GEORGETOWN (Reuters) – Guyana’s elections commission on Sunday declared opposition presidential candidate Irfaan Ali the winner of a disputed March 2 election, paving the way for a change in power in the newly oil-producing South American country.
Ali, a former housing minister and member of the opposition People’s Progressive Party, was expected to be sworn in on Sunday afternoon. Preliminary recount data released in June showed he had won the initial poll, and Washington last month called on current President David Granger to resign.
The final result comes months after a consortium led by Exxon Mobil Corp began producing oil off Guyana’s coast, turning the impoverished country of fewer than 800,000 people into the world’s newest crude hot spot and promising to boost growth in the agriculture- and mining-dependent economy.

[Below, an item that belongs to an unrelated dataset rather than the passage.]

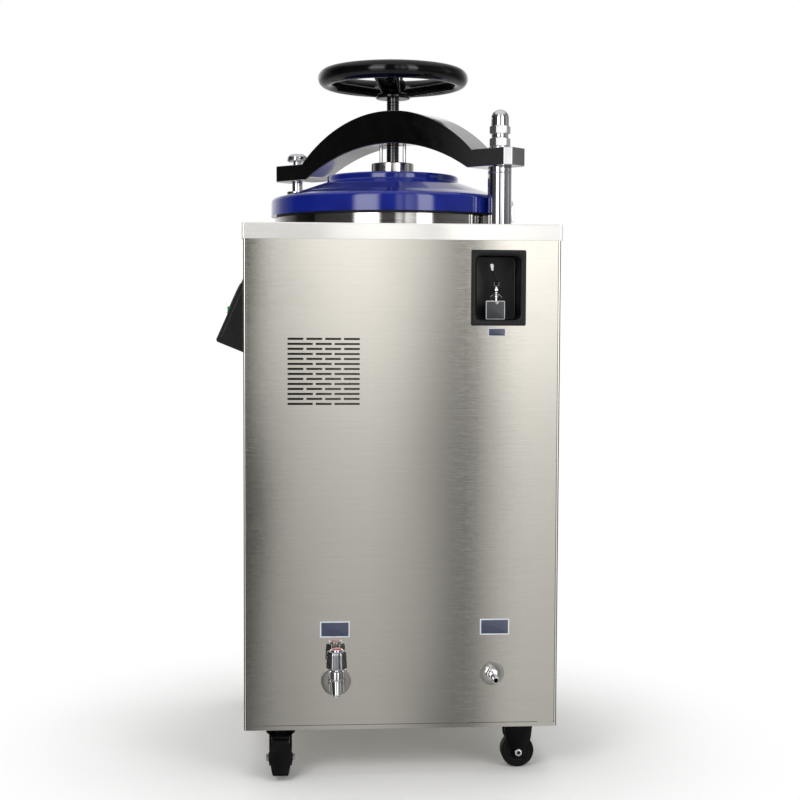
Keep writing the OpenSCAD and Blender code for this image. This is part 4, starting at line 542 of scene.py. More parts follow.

Ali’s party has criticized the contract Granger’s government signed with Exxon – which includes a 2% royalty and a 50% profit share after cost recovery – as too generous, but he has stopped short of pledging to renegotiate the terms of the deal.
Exxon and Granger’s allies both say the terms are comparable to other frontier oil producers, and were necessary to attract investment to the unproven location.
Granger declared victory days after the March vote and said he planned to serve another five years, but the opposition said results from the largest voting district had been inflated to put Granger ahead of Ali and the country’s top court found the district had not counted vote in accordance with electoral laws.